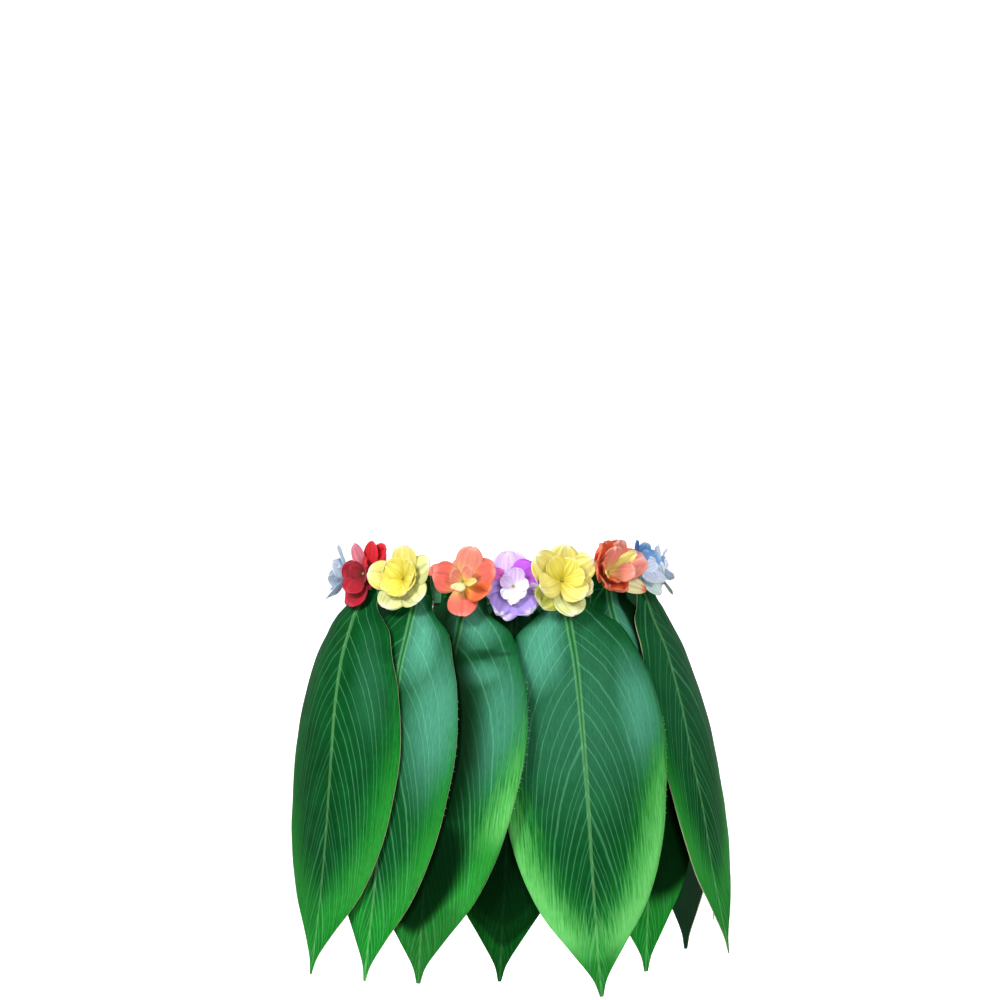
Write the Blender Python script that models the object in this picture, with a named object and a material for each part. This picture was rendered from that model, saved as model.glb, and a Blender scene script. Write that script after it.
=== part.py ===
"""Ti leaf skirt: an elastic waistband, sixteen broad cloth leaves hung from it, and sixteen cloth flowers
sewn over the tops of the leaves. It holds the round, open form that it has when worn. Metres, Z up, and the
front faces -Y. The origin is the middle of the waistband. A turn is an angle about Z in degrees: 0 at the
front, 90 at +X."""

import math

import bmesh
import bpy
from mathutils import Matrix, Vector

for old in list(bpy.data.objects):
    bpy.data.objects.remove(old, do_unlink=True)

MM = 0.001
GAP = 0.3 * MM

# The waistband dips a little at the front and the back, as one does on a body.
BAND_WALL = 2 * MM
BAND_HEIGHT = 22 * MM
BAND_HALF_WIDTH = 133 * MM
BAND_HALF_DEPTH = 96 * MM
BAND_STEPS = 64
FRONT_DIP = 17 * MM
BACK_DIP = 9 * MM

LEAF_WALL = 1.2 * MM
LEAF_COLUMNS = 8
LEAF_ROWS = (0, 0.07, 0.105, 0.14, 0.19, 0.25, 0.32, 0.4, 0.49, 0.58, 0.67, 0.75, 0.82, 0.88, 0.93, 0.965, 1)
RIB_RAISED = 1.0 * MM
RIB_CROWDING = 1.9
SPREAD_START = 13 * MM
SPREAD_LENGTH = 25 * MM

# The oval that the leaves hang round, in mm: drop below the waist, half width, half depth.
FIGURE = (
    (-12, 135.1, 98.1),
    (12, 135.1, 98.1),
    (35, 146, 107),
    (70, 163, 126),
    (125, 179, 143),
    (195, 190, 156),
    (260, 193, 162),
    (380, 192, 164),
)

# The outline of a leaf: share of its length from the waist, share of its greatest half width.
LEAF_CUT = (
    (0.00, 0.27),
    (0.06, 0.27),
    (0.09, 0.31),
    (0.14, 0.60),
    (0.20, 0.75),
    (0.28, 0.90),
    (0.42, 1.00),
    (0.55, 0.95),
    (0.68, 0.83),
    (0.80, 0.60),
    (0.90, 0.27),
    (0.96, 0.08),
    (1.00, 0.02),
)

# name, turn, swing of the tip and bow of the midrib in degrees, length downwards, half width, layer, lift of
# the right edge and flare of the tip in mm.
LEAVES = (
    ("leaf_01", -66, 7, 11, 344, 70, 5, 0.5, 1),
    ("leaf_02", -34.5, -5, 4, 342, 61, 0, 6, 0),
    ("leaf_03", -13.5, -10, -0.5, 339, 74, 0, 6, 0),
    ("leaf_04", 4.9, -8, 0, 336, 66, -10, 0, 0),
    ("leaf_05", 24, -1.5, -2.5, 353, 75, 0, 7, 0),
    ("leaf_06", 43.3, -7, 0, 339, 68, -4.5, 1, 0),
    ("leaf_07", 68, -3, -3, 338, 54, -0.5, -2, 13),
    ("leaf_08", 94, -2, 0, 318, 64, -10, 0, -4),
    ("leaf_09", 118, 6, 0, 347, 68, 0, 6, 0),
    ("leaf_10", 140, 0, 0, 335, 68, 0, 6, 0),
    ("leaf_11", 159.5, 0, 0, 342, 68, 0, 6, 0),
    ("leaf_12", 179.5, 2, 0, 330, 68, 0, 6, 0),
    ("leaf_13", 199.5, 4, 0, 336, 68, 0, 6, 0),
    ("leaf_14", 219.5, 4, 0, 338, 68, 0, 6, 0),
    ("leaf_15", 242, 4, 0, 325, 68, -3, 2, 0),
    ("leaf_16", 267, -7, 0, 328, 66, -11, 1, -4),
)

PETAL_WALL = 1.0 * MM
PETALS = 5
PETAL_OUTLINE = (0.7, 0.95, 1.0, 0.95)
FLOWER_PITCH = 12
OUTER_RINGS = 3
INNER_RINGS = 2
OUTER_CUP = 1.35
INNER_CUP = 1.15
INNER_SHARE = 0.66
INNER_STEEPER = 18
CUP_LIFT = 0.5 * MM

# name, turn, height above the waistband's middle in mm, radius in mm, cup slope in degrees, roll in degrees,
# outer colour, inner colour.
FLOWERS = (
    ("flower_01", -60, 6, 28, 13, 20, "C4122B", "D81A2E"),
    ("flower_02", -38, 5, 29, 28, 50, "DDE27A", "F2EC55"),
    ("flower_03", -14, 6, 29, 42, 10, "F26A54", "F79A4A"),
    ("flower_04", 3.9, 2, 27.5, 11, 35, "B79AE0", "EBDDF5"),
    ("flower_05", 21.7, 4, 29, 30, 60, "DDD94E", "F5EC62"),
    ("flower_06", 41, 6, 28, 42, 25, "F0714F", "F3B24F"),
    ("flower_07", 60.5, 5, 27, 16, 0, "5C84C4", "A9C4E6"),
    ("flower_08", 87, 3, 25, 16, 40, "C9D8F0", "E6EEF8"),
    ("flower_09", 116, 2, 28, 28, 15, "DDE27A", "F2EC55"),
    ("flower_10", 138, 3, 28, 13, 55, "F26A54", "F79A4A"),
    ("flower_11", 158.5, 2, 28, 42, 30, "B79AE0", "EBDDF5"),
    ("flower_12", 178.5, 2, 28, 13, 5, "DDD94E", "F5EC62"),
    ("flower_13", 198.5, 2, 28, 28, 45, "F0714F", "F3B24F"),
    ("flower_14", 218.5, 3, 28, 42, 20, "5C84C4", "A9C4E6"),
    ("flower_15", 241.5, 3, 28, 13, 60, "C4122B", "D81A2E"),
    ("flower_16", 270, 3, 28, 24, 35, "C9D8F0", "E6EEF8"),
)


def eased(rows, at):
    """A table's other columns at this value of its rising first one, by a smooth curve through its rows."""
    last = len(rows) - 1
    i = min(max(sum(row[0] <= at for row in rows) - 1, 0), last - 1)
    before, here, there, after = rows[max(i - 1, 0)], rows[i], rows[i + 1], rows[min(i + 2, last)]
    span = there[0] - here[0]
    t = min(max((at - here[0]) / span, 0.0), 1.0)
    values = []
    for b, h, n, a in zip(before[1:], here[1:], there[1:], after[1:]):
        start = (n - b) / (there[0] - before[0]) * span
        end = (a - h) / (after[0] - here[0]) * span
        values.append(h + t * (start + t * (3 * (n - h) - 2 * start - end + t * (start + end - 2 * (n - h)))))
    return values


def around(turn, half_width, half_depth, out):
    """The point at a turn on an upright oval, and this far out from it along its normal."""
    normal = Vector((math.sin(turn) / half_width, -math.cos(turn) / half_depth, 0)).normalized()
    return Vector((half_width * math.sin(turn), -half_depth * math.cos(turn), 0)) + out * normal


def waist_height(turn):
    facing = math.cos(turn)
    return -FRONT_DIP * max(facing, 0) ** 2 - BACK_DIP * max(-facing, 0) ** 2


def fabric(name, colour):
    """A cloth material of one colour, given as sRGB hex."""
    made = bpy.data.materials.new(name + "_cloth")
    made.use_nodes = True
    shader = made.node_tree.nodes["Principled BSDF"]
    linear = [(int(colour[k : k + 2], 16) / 255) ** 2.2 for k in (0, 2, 4)]
    shader.inputs["Base Color"].default_value = (*linear, 1)
    shader.inputs["Roughness"].default_value = 0.6
    made.diffuse_color = (*linear, 1)
    return made


def finished(name, mesh, colour):
    """Turns a bmesh into the named object."""
    data = bpy.data.meshes.new(name)
    mesh.to_mesh(data)
    mesh.free()
    data.materials.append(fabric(name, colour))
    bpy.context.scene.collection.objects.link(bpy.data.objects.new(name, data))


def make_band():
    """A flat strip of elastic closed to a ring: a rectangle spun round, then shaped to the waist."""
    mesh = bmesh.new()
    upright = Matrix.Translation((1, 0, 0)) @ Matrix.Rotation(math.pi / 2, 4, "X")
    bmesh.ops.create_grid(mesh, x_segments=1, y_segments=1, size=0.5, matrix=upright)
    bmesh.ops.delete(mesh, geom=mesh.faces[:], context="FACES_ONLY")
    section = mesh.verts[:] + mesh.edges[:]
    bmesh.ops.spin(mesh, geom=section, axis=(0, 0, 1), angle=2 * math.pi, steps=BAND_STEPS, use_merge=True)
    for vert in mesh.verts:
        turn = math.atan2(vert.co.x, -vert.co.y)
        out = BAND_WALL * (vert.co.to_2d().length - 1)
        height = BAND_HEIGHT * vert.co.z + waist_height(turn)
        vert.co = around(turn, BAND_HALF_WIDTH, BAND_HALF_DEPTH, out) + Vector((0, 0, height))
    bmesh.ops.recalc_face_normals(mesh, faces=mesh.faces[:])
    finished("waistband", mesh, "0C4A2A")


def leaf_place(leaf, x, v, side):
    """A point of a leaf: x -1 to 1 across it, v 0 to 1 down it, side -1 on its inner face, 1 on its outer."""
    _, turn, swing, bow, hang, widest, layer, lift, flare = leaf
    drop = hang * MM * v - BAND_HEIGHT / 2
    half_width, half_depth = (MM * size for size in eased(FIGURE, drop / MM))
    across = x * widest * MM * eased(LEAF_CUT, v)[0]
    middle = math.radians(turn + swing * v + bow * 4 * v * (1 - v))
    halfway = middle + across / 2 / math.hypot(half_width * math.cos(middle), half_depth * math.sin(middle))
    here = middle + across / math.hypot(half_width * math.cos(halfway), half_depth * math.sin(halfway))
    spread = math.sin(math.pi / 2 * min(max((drop - SPREAD_START) / SPREAD_LENGTH, 0), 1))
    out = spread * (layer + lift * across / (widest * MM)) + flare * v**3
    rib = RIB_RAISED * spread * (1 - v) if side > 0 and x == 0 else 0
    point = around(here, half_width, half_depth, out * MM + rib + side * LEAF_WALL / 2)
    point.z = waist_height(here) - drop
    return point


def make_leaf(leaf):
    """A leaf is one cut of satin, its midrib raised on the outer face: a grid closed to a thin wall."""
    mesh = bmesh.new()
    last_row = len(LEAF_ROWS) - 1
    bmesh.ops.create_grid(mesh, x_segments=LEAF_COLUMNS, y_segments=last_row, size=1)
    front = bmesh.ops.extrude_face_region(mesh, geom=mesh.faces[:], use_keep_orig=True)
    outer = {item for item in front["geom"] if isinstance(item, bmesh.types.BMVert)}
    for vert in mesh.verts:
        x = math.copysign(abs(round(vert.co.x, 6)) ** RIB_CROWDING, vert.co.x)
        v = LEAF_ROWS[round((1 - vert.co.y) / 2 * last_row)]
        vert.co = leaf_place(leaf, x, v, 1 if vert in outer else -1)
    bmesh.ops.recalc_face_normals(mesh, faces=mesh.faces[:])
    finished(leaf[0], mesh, "127038")


def make_petals(name, rings, centre, axes, form, colour):
    """One layer of petals cut in one piece: a sphere's upper and lower rings laid out as its two faces."""
    radius, slope, cup, roll, base = form
    mesh = bmesh.new()
    steps = PETALS * len(PETAL_OUTLINE)
    bmesh.ops.create_uvsphere(mesh, u_segments=steps, v_segments=2 * rings + 1, radius=1)
    right, up, outwards = axes
    wall = PETAL_WALL / math.cos(math.radians(slope))
    for vert in mesh.verts:
        ring = round(math.acos(max(-1, min(1, vert.co.z))) / math.pi * (2 * rings + 1))
        side = 1 if ring <= rings else -1
        share = min(ring, 2 * rings + 1 - ring) / rings
        angle = math.atan2(vert.co.y, vert.co.x)
        lobe = PETAL_OUTLINE[round(angle / (2 * math.pi) * steps) % len(PETAL_OUTLINE)]
        reach = radius * share * (1 + (lobe - 1) * share)
        rise = radius * math.tan(math.radians(slope)) * (reach / radius) ** cup
        spot = angle + math.radians(roll)
        flat = reach * (math.cos(spot) * right + math.sin(spot) * up)
        vert.co = centre + flat + (base + rise + side * wall / 2) * outwards
    finished(name, mesh, colour)


def make_flower(name, turn, height, radius, slope, roll, outer_colour, inner_colour):
    turn = math.radians(turn)
    pitch = math.radians(FLOWER_PITCH)
    on_band = around(turn, BAND_HALF_WIDTH, BAND_HALF_DEPTH, 0)
    normal = around(turn, BAND_HALF_WIDTH, BAND_HALF_DEPTH, 1) - on_band
    outwards = normal * math.cos(pitch) + Vector((0, 0, math.sin(pitch)))
    right = Vector((0, 0, 1)).cross(normal)
    axes = (right, outwards.cross(right), outwards)
    leaf_face = FIGURE[0][1] * MM - BAND_HALF_WIDTH + LEAF_WALL / 2
    centre = around(turn, BAND_HALF_WIDTH, BAND_HALF_DEPTH, leaf_face + GAP)
    centre.z = waist_height(turn) + height * MM
    inner_slope = slope + INNER_STEEPER
    half_outer = PETAL_WALL / 2 / math.cos(math.radians(slope))
    half_inner = PETAL_WALL / 2 / math.cos(math.radians(inner_slope))
    base = half_outer + CUP_LIFT
    top = base + half_outer + GAP + half_inner
    outer = (radius * MM, slope, OUTER_CUP, roll, base)
    inner = (radius * MM * INNER_SHARE, inner_slope, INNER_CUP, roll + 180 / PETALS, top)
    make_petals(name + "_outer", OUTER_RINGS, centre, axes, outer, outer_colour)
    make_petals(name + "_inner", INNER_RINGS, centre, axes, inner, inner_colour)


make_band()
for leaf in LEAVES:
    make_leaf(leaf)
for flower in FLOWERS:
    make_flower(*flower)
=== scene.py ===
"""Ti leaf skirt: an elastic waistband, sixteen printed satin leaves hung from it and sixteen cloth flowers
sewn over the tops of the leaves, round and open as when it is worn. Metres, Z up, and the front faces -Y."""

import math
import random

import bmesh
import bpy
from mathutils import Matrix, Vector, noise


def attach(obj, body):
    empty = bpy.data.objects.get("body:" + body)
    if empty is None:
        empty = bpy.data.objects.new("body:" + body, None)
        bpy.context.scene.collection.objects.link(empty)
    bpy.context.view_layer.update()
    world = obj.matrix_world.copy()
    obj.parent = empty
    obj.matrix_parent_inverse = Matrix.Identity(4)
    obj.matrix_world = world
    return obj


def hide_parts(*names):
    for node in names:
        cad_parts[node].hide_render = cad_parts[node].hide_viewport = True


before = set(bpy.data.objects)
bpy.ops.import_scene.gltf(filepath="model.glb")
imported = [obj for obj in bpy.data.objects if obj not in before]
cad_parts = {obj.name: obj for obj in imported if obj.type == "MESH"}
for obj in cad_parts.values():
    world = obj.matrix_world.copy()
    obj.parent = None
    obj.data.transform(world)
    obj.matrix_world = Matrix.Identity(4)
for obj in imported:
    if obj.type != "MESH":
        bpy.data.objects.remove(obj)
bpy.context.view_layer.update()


# The camera stands 2.4 m in front of the skirt, a little above the middle of the leaves, with a long lens. It
# is tipped up by 4.9 degrees, so that the skirt sits low in the picture, and rolled by 1.4 degrees.
CAMERA_AIM = Vector((0, 0, -0.2))
CAMERA_DISTANCE = 2.4
CAMERA_ELEVATION = math.radians(1.5)
CAMERA_TIP = math.radians(4.9)
CAMERA_ROLL = math.radians(1.4)
CAMERA_LENS = 97.2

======

What is required: Extract exactly and only the span of lines that begins at the line containing "axes, inner, inner_colour)" and ends at the line containing "obj.matrix_world = Matrix.Identity(4)".

Reply:
    make_petals(name + "_inner", INNER_RINGS, centre, axes, inner, inner_colour)


make_band()
for leaf in LEAVES:
    make_leaf(leaf)
for flower in FLOWERS:
    make_flower(*flower)
=== scene.py ===
"""Ti leaf skirt: an elastic waistband, sixteen printed satin leaves hung from it and sixteen cloth flowers
sewn over the tops of the leaves, round and open as when it is worn. Metres, Z up, and the front faces -Y."""

import math
import random

import bmesh
import bpy
from mathutils import Matrix, Vector, noise


def attach(obj, body):
    empty = bpy.data.objects.get("body:" + body)
    if empty is None:
        empty = bpy.data.objects.new("body:" + body, None)
        bpy.context.scene.collection.objects.link(empty)
    bpy.context.view_layer.update()
    world = obj.matrix_world.copy()
    obj.parent = empty
    obj.matrix_parent_inverse = Matrix.Identity(4)
    obj.matrix_world = world
    return obj


def hide_parts(*names):
    for node in names:
        cad_parts[node].hide_render = cad_parts[node].hide_viewport = True


before = set(bpy.data.objects)
bpy.ops.import_scene.gltf(filepath="model.glb")
imported = [obj for obj in bpy.data.objects if obj not in before]
cad_parts = {obj.name: obj for obj in imported if obj.type == "MESH"}
for obj in cad_parts.values():
    world = obj.matrix_world.copy()
    obj.parent = None
    obj.data.transform(world)
    obj.matrix_world = Matrix.Identity(4)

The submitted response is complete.